The bus park at Zuiderzeeweg was strangely quiet, but since our bus only left in an hour and a half, we assumed that nothing was out of the ordinary, and sat down at one end of the bus stop. However, at 9.30 we realised that no buses had moved and no bus conductors were anywhere to be seen, which was worrying as we knew there was another bus to England at 9.30pm before ours at 10.30pm. So we checked the ticket, and realised that we were in the wrong place. We were in a holding place for buses, rather than at Duivendrecht, where our bus left from. This had happened because initially we were going to travel with another bus company which I suppose leaves from Zuiderzeeweg, but decided to use Eurolines which leaves from Duivendrecht, and had forgotten to change the bus stop on the itinerary.

That meant, we had to take the tram back into the city and then find the metro to get to Duivendrecht, which was in another area outside the city centre.

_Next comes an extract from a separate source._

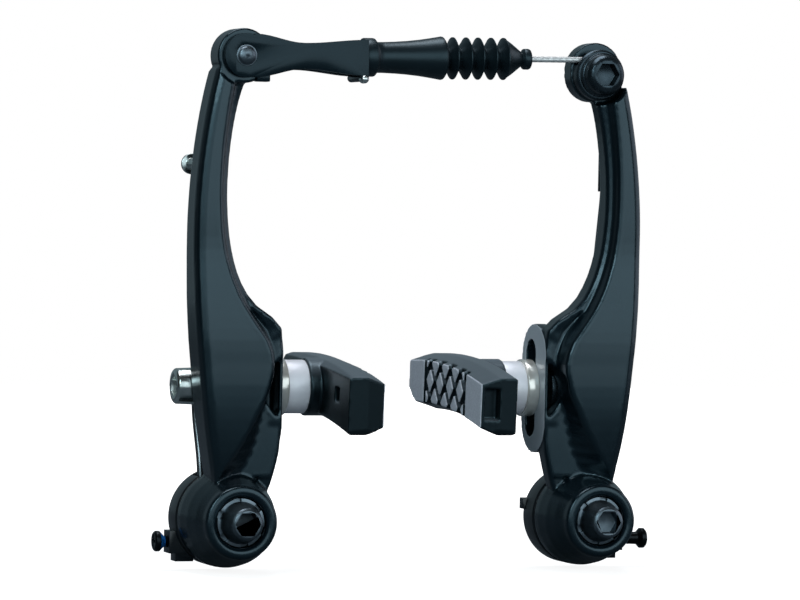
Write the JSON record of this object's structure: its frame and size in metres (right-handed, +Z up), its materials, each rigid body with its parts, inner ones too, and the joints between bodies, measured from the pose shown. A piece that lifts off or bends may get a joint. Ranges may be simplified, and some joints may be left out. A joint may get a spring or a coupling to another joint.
{
  "type": "linear-pull bicycle rim brake",
  "caption": "Linear-pull bicycle rim brake: two cast pivoting arms with rubber pads, joined over the wheel by a folded link, a bellows boot and a cable.",
  "frame": {"origin": "midway between the two stud axes, on the plane of the stud seats", "axes": "+X from the link's arm to the anchor's arm, +Y towards the frame along the studs, +Z up the arms"},
  "size_m": [0.1224, 0.0544, 0.1247],
  "materials": {
    "black_enamel": "gloss black over a die casting",
    "black_steel": "black zinc, semi gloss",
    "bare_steel": "turned and nickel plated",
    "bright_wire": "drawn stainless wire",
    "silver_spacer": "satin anodised",
    "black_nylon": "moulded satin",
    "pad_rubber": "moulded, ground friction face",
    "boot_rubber": "smooth moulded"
  },
  "bodies": {
    "studs": {"left_pivot_bushing": "bare_steel", "right_pivot_bushing": "bare_steel", "left_pivot_collar": "black_steel", "right_pivot_collar": "black_steel", "left_pivot_bolt": "black_steel", "right_pivot_bolt": "black_steel", "left_spring_box": "black_nylon", "right_spring_box": "black_nylon", "left_spring": "bright_wire", "right_spring": "bright_wire"},
    "left_screw": {"left_tension_screw": "black_steel"},
    "right_screw": {"right_tension_screw": "black_steel"},
    "left_lever": {"left_arm": "black_enamel", "left_catch_pin": "bright_wire", "left_spring_sleeve": "black_nylon", "left_pad": "pad_rubber", "left_pad_post": "bare_steel", "left_pad_spacer": "silver_spacer", "left_inner_washer": "black_steel", "left_outer_washer": "black_steel", "left_outer_cup": "black_steel", "left_pad_nut": "bare_steel"},
    "right_lever": {"right_arm": "black_enamel", "right_catch_pin": "bright_wire", "right_spring_sleeve": "black_nylon", "right_pad": "pad_rubber", "right_pad_post": "bare_steel", "right_pad_spacer": "silver_spacer", "right_inner_washer": "black_steel", "right_outer_washer": "black_steel", "right_outer_cup": "black_steel", "right_pad_nut": "bare_steel", "anchor_washer": "black_steel", "anchor_bolt": "black_steel"},
    "link_body": {"link": "black_enamel", "link_rivet": "black_steel", "pipe_nose": "silver_spacer", "boot": "boot_rubber"},
    "cable_body": {"cable": "bright_wire"}
  },
  "joints": [
    {"name": "left_arm_pivot", "type": "hinge", "parent": "studs", "child": "left_lever", "pos_m": [-0.044, 0, 0], "axis": [0, 1, 0], "range_deg": [0, 2.8], "stiffness_Nm_per_rad": 0.5, "springref_deg": -17.19, "deforming": ["left_spring"]},
    {"name": "right_arm_pivot", "type": "hinge", "parent": "studs", "child": "right_lever", "pos_m": [0.044, 0, 0], "axis": [0, 1, 0], "range_deg": [-2.8, 0], "stiffness_Nm_per_rad": 0.5, "springref_deg": 17.19, "deforming": ["right_spring"]},
    {"name": "link_pivot", "type": "hinge", "parent": "left_lever", "child": "link_body", "pos_m": [-0.044, -0.0155, 0.107], "axis": [0, 1, 0], "range_deg": [-3.13, 0]},
    {"name": "cable_slide", "type": "slide", "parent": "link_body", "child": "cable_body", "axis": [0.9999, 0, 0.017], "range_m": [-0.0106, 0]},
    {"name": "left_tension_screw_turn", "type": "hinge", "parent": "studs", "child": "left_screw", "pos_m": [-0.0563, -0.004, -0.0056], "axis": [1, 0, 0], "range_deg": [-720, 720]},
    {"name": "right_tension_screw_turn", "type": "hinge", "parent": "studs", "child": "right_screw", "pos_m": [0.0563, -0.004, -0.0056], "axis": [-1, 0, 0], "range_deg": [-720, 720]}
  ],
  "couplings": [
    {"joint": "right_arm_pivot", "follows": "left_arm_pivot", "ratio": -1},
    {"joint": "link_pivot", "follows": "left_arm_pivot", "ratio": -1.0472},
    {"joint": "cable_slide", "follows": "left_arm_pivot", "m_per_rad": -0.21195}
  ]
}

We had one hour. I was strangely calm, and I just felt a detached and logical sort of reasoning of steps. I was already telling myself, ‘Alright, if we can’t make it, we have to go back to Vera and ask her if we could please stay another night.’ Nat was really panicking, and it was certainly a rush to get there. Thank God for a kind lady on the tram who gave us directions to the metro, and by God’s grace we got to the bus with time to spare to go to the toilet before settling down for a long ride.